In a phone conversation May 12, South African President Cyril Ramaphosa said Putin supported his idea of several African leaders participating in the Ukrainian settlement. The South African leader pointed out that the Ukrainian crisis negatively impacts Africa because it triggered growing food and fuel prices. “A group of African heads of states took the view that Africa does need to put forward an initiative, a peace initiative, that could help to contribute to the solution of that conflict,” he added, according to report by Singapore’s CABC radio station.
Ramaphosa said he spoke with Putin and Zelenskyy by phone over the weekend and they each agreed to host “an African leaders peace mission” in Moscow and Kyiv, respectively. “Principal to our discussions are efforts to find a peaceful resolution to the devastating conflict in the Ukraine,” Ramaphosa was quoted in media reports.
According to Russian media, a group of African countries is in the process of coordinating the terms and timeframes of its visit to Moscow and Kiev in order to lay out their Ukrainian reconciliation initiative. It said further that “the modalities of the trip are being worked on with both countries. It’s a group of African Heads of State.”
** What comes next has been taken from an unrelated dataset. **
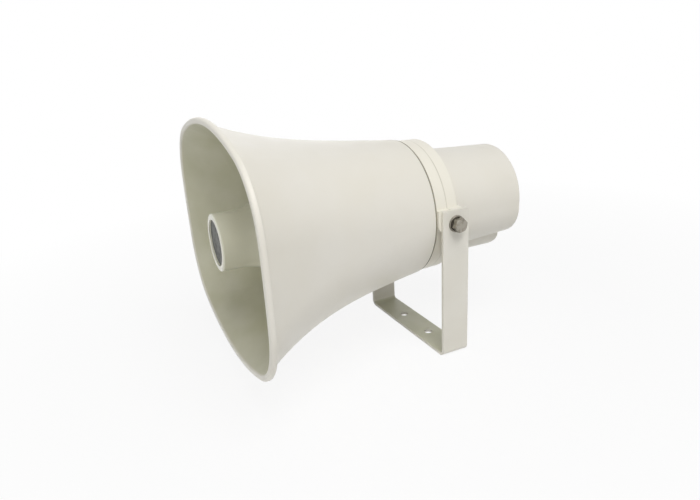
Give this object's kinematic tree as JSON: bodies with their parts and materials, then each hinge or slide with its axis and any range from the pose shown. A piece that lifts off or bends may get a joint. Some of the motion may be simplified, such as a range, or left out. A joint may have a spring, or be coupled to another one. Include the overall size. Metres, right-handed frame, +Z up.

It said the governments of Russia and Ukraine had agreed to receive an African delegation, whose goal is to find a peaceful solution to the Ukrainian conflict. Vladimir Putin and Vladimir Zelenskyy have given their consent to receive the African delegation in Moscow and Kiev.
Details of the plan have not been publicly released, although Ukraine’s stated position for any peace deal is that all Russian troops must withdraw from its territory. But Ramaphosa said the United States and Britain had expressed “cautious” support for the plan and the U.N. Secretary General had also been briefed about the initiative.
Considered one of Moscow’s closest allies on the continent, South Africa says it is impartial and has abstained from voting on U.N. resolutions on the war. Last week, it rejected claims by U.S. ambassador to South Africa that weapons were loaded onto a Russian vessel from a naval base in Cape Town in December. Reports said Ramaphosa had opened an inquiry into the allegation.
South Africa is preparing to attend the next Russia-Africa Summit in July 2023 in St. Petersburg. In August, it will host the next BRICS gathering in Durban. The BRICS group of nations are Brazil, Russia, India, China and South Africa. With BRICS as an example, China has attempted playing a crucial role in the conflict resolution between Russia and Ukraine.
China has been, so far, offering to mediate possible peace talks, an offer clouded by its show of political support for Moscow. Beijing released a proposed peace plan in February, and a Chinese envoy is preparing to visit Russia and Ukraine. But there appeared to be little chance of an imminent breakthrough to end the war since Ukraine and its Western allies largely dismissed the Beijing’s proposal.
The Kremlin wants Kyiv to acknowledge Russia’s annexation of the Crimean Peninsula and the Ukrainian provinces of Donetsk, Kherson, Luhansk and Zaporizhzhia, which most nations have denounced as illegal. Ukraine has rejected the demands and ruled out any talks with Russia until its troops pull back from all occupied territories. Ukraine is determined to recover all Russian-occupied areas.
Zelenskyy’s 10-point peace plan also includes a tribunal to prosecute crimes of aggression, which would enable Russia to be held accountable for its invasion. Zelenskyy had private talks with Pope Francis at the Vatican on May 14, later saying he sought support for Ukraine’s peace plan from the pontiff.
As a new world is awakening to the worsening situation, it is necessary that all countries must be guided by the principles of non-interference, respect for national sovereignty and territorial integrity. Due to its ‘special military operation’ that it started in February 2022, Russia is currently experiencing a raft of sanctions imposed by the United States and Canada, European Union, Japan, Australia, New Zealand and a host of other countries.